Всем стало неловко. Стараясь не смотреть на него, одновременно заговорили старшие Любинские и Боба. А Гарик общей минутной растерянности не заметил.
Зина, подмигивая заговорщицки, привычно скрылась в кабинете с кастрюлькой. За ней, с куском очередного «Наполеона» на блюдце, просочилась Аллочка. Через секунду раздался грохот, затем из кабинета вылетела испуганная Зина с кастрюлькой в руках, расплескивая по дороге бульон. Прозрачный, диетический бульон, специально для потерявшего жену старого академика.
– Он швырнул в меня книгой! Словарем! Толстым! – довольно оживленно сообщила она. Зина немного уже заскучала, а тут хоть какое развлечение.

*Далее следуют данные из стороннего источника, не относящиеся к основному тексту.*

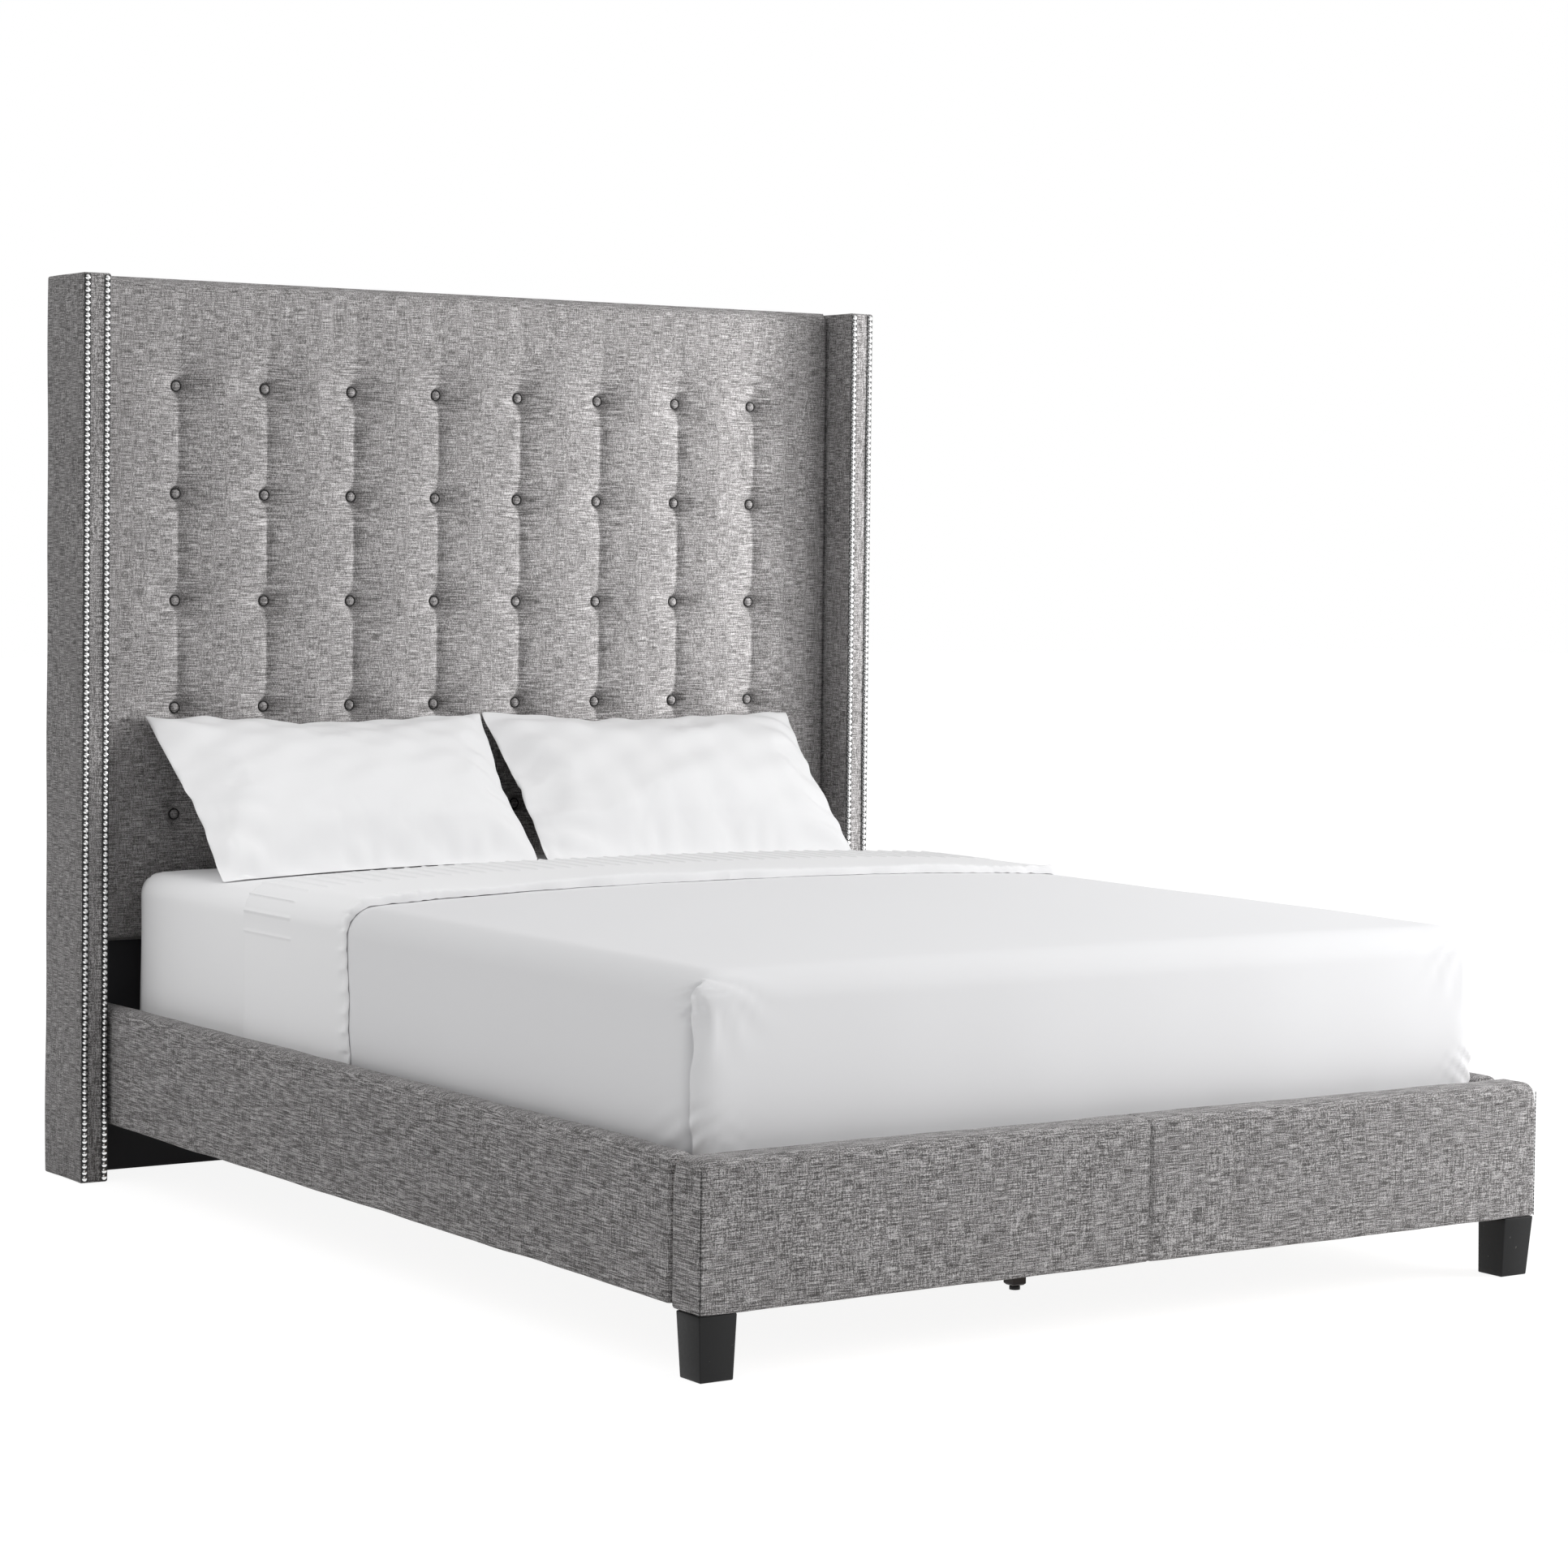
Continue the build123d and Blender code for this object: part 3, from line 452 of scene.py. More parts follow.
class Tree:
    """Places and joins the nodes of one node tree."""

    def __init__(self, tree: bpy.types.NodeTree) -> None:
        """Takes the tree to work on."""
        self.tree = tree

    def add(self, kind: str, inputs: dict | None = None, **settings: object) -> bpy.types.Node:
        """Adds a node, sets its options and feeds its sockets.

        Args:
            kind: The node's type.
            inputs: Sockets by name or number, each with a value or with another node's output.
            settings: Options of the node.

        Returns:
            The node.
        """
        node = self.tree.nodes.new(kind)
        for name, value in settings.items():
            setattr(node, name, value)
        for name, value in (inputs or {}).items():
            if isinstance(value, Socket):
                self.tree.links.new(value, node.inputs[name])
            else:
                node.inputs[name].default_value = value
        return node

    def maths(self, operation: str, first: Socket | float, second: Socket | float = 0.0) -> Socket:
        """The result of one sum, such as MULTIPLY, on two values."""
        return self.add("ShaderNodeMath", {0: first, 1: second}, operation=operation).outputs[0]

    def spread(self, value: Socket, low: float, high: float) -> Socket:
        """Stretches the values from low to high to 0 to 1, with the ends held."""
        return self.add("ShaderNodeMapRange", {"Value": value, "From Min": low, "From Max": high}).outputs[0]

    def between(self, share: Socket, low: float, high: float) -> Socket:
        """Turns shares from 0 to 1 into values from low to high."""
        return self.add("ShaderNodeMapRange", {"Value": share, "To Min": low, "To Max": high}).outputs[0]

    def split(self, vector: Socket) -> bpy.types.NodeOutputs:
        """The X, Y and Z of a vector."""
        return self.add("ShaderNodeSeparateXYZ", {0: vector}).outputs

    def noise(self, vector: Socket, scale: Sequence[float], detail: float, rough: float = 0.5) -> Socket:
        """Reads cloud noise on a stretched grid.

        Args:
            vector: Where it is read, in metres.
            scale: Cells per metre along X, Y and Z.
            detail: How many finer layers it has.
            rough: How strong they are.

        Returns:
            The noise's socket, from 0 to 1.
        """
        stretched = self.add("ShaderNodeMapping", {"Vector": vector, "Scale": tuple(scale)})
        cloud = self.add(
            "ShaderNodeTexNoise",
            {"Vector": stretched.outputs[0], "Scale": 1.0, "Detail": detail, "Roughness": rough},
        )
        return cloud.outputs[0]

    def blend(
        self, amount: Socket | float, low: Socket | Colour, high: Socket | Colour, way: str = "MIX"
    ) -> Socket:
        """Puts a second colour on a first one, the given way and by an amount from 0 to 1."""
        node = self.add("ShaderNodeMix", {0: amount, 6: low, 7: high}, data_type="RGBA", blend_type=way)
        return node.outputs[2]

    def bump(self, height: Socket, strength: float, distance: float, over: Socket | None = None) -> Socket:
        """Gives a surface a relief.

        Args:
            height: 0 where the relief is low and 1 where it is high.
            strength: Share of the relief that shows.
            distance: How high it is.
            over: The coarser relief that it lies on.

        Returns:
            The socket of the way that the surface faces.
        """
        inputs = {"Height": height, "Strength": strength, "Distance": distance}
        if over is not None:
            inputs["Normal"] = over
        return self.add("ShaderNodeBump", inputs).outputs[0]

    def coat(
        self, colour: Socket, roughness: Socket | float, rest: dict[str, Socket | float]
    ) -> bpy.types.Node:
        """Adds the shader of a surface by its colour, its roughness and what else it needs."""
        inputs = {"Base Color": colour, "Roughness": roughness, **rest}
        return self.add("ShaderNodeBsdfPrincipled", inputs)


def grey(value: float, warmth: float = 0.0) -> Colour:
    """A grey with a little warmth in it, as a colour."""
    return (value * (1 + warmth), value, value * (1 - warmth), 1.0)


def rosy(value: float) -> Colour:
    """The faint rosy cast of the linen at a brightness, as a colour."""
    return (value * 1.028, value, value * 1.004, 1.0)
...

Вслед за ней выдвинулся еще более похудевший Сергей Иванович – черный костюм, пустой, без никого внутри, сверху над костюмом скривившееся в гневе лицо.
– Хватит! Тут вам не богадельня! – шепотом заорал он с порога. – Ходят с котлетами! – Он брезгливо поморщился, сделав жест, будто стряхивал с себя грязь. – Я пока еще не выжил из ума! Бульон! – Он произнес «бульон» с таким отвращением, что Зина быстро понюхала кастрюльку, не стух ли.
Из-за худого плеча Сергея Ивановича высунулась Аллочка, вытянув длинную плавную шею, ловко просочилась под его рукой и шмыгнула в сторону.
«Как в „Бременских музыкантах“, – подумала Ма-ша, – сначала из дворца вылетел кот, затем пес, затем петух...»
«Приходит в себя, слава богу», – удовлетворенно подумала Аня.
Старик всегда был тиран и сумасброд, так-то и привычней. Ей смертельно надоели бдения у дверей кабинета. Ведь это Любинские с Аллочкой несли свою вахту раз в неделю, а ей приходилось бывать тут почти каждый вечер. Но ведь не бросишь же его, пока он вот так, демонстративно, сидит взаперти.
Дед стоял очень прямо, опирался на палку. Сам худой, как палка. Получалось – две палки рядом, почти параллельно.
– Я женился, – заявил Сергей Иванович. – Аллочка, детка, подойди!
Покрасневшая пятнами Аллочка, потупившись, пошевелила губами, будто пыталась что-то сказать и передумала.
Первой нашлась Аня.
– Поздравляю вас, Сергей Иванович, поздравляю тебя, Аллочка. – Она хмыкнула и развернулась к двери.
За ней, как утята за мамой-уткой, потянулись остальные. Замыкала шествие Маша. Нерешительно шагнула вслед за всеми, затем остановилась, опять медленно двинулась к выходу.
– Машенька, погоди, – мягко произнес Сергей Иванович.
– А вас, Штирлиц, я попрошу остаться, – пробормотал Володя Любинский.
– Ты по-прежнему будешь жить с нами.
– Да, Машенька. – Аллочка вытянула шею в Машину сторону, повела тощеньким носом. – Конечно, живи с нами.
В зоопарке у Маши был один знакомый страус, он словно разговаривал длинной, похожей на гибкий шланг шеей. Как Аллочка.
– Я потом приду. Сейчас пойду с папой, а потом приду... – смущенно пробормотала Маша.
Никто не обратил внимания на Наташу. Никто не заметил, как, услышав объявление Сергея Ивановича, она отошла в угол, к окну. И замерла, почти слилась с занавеской.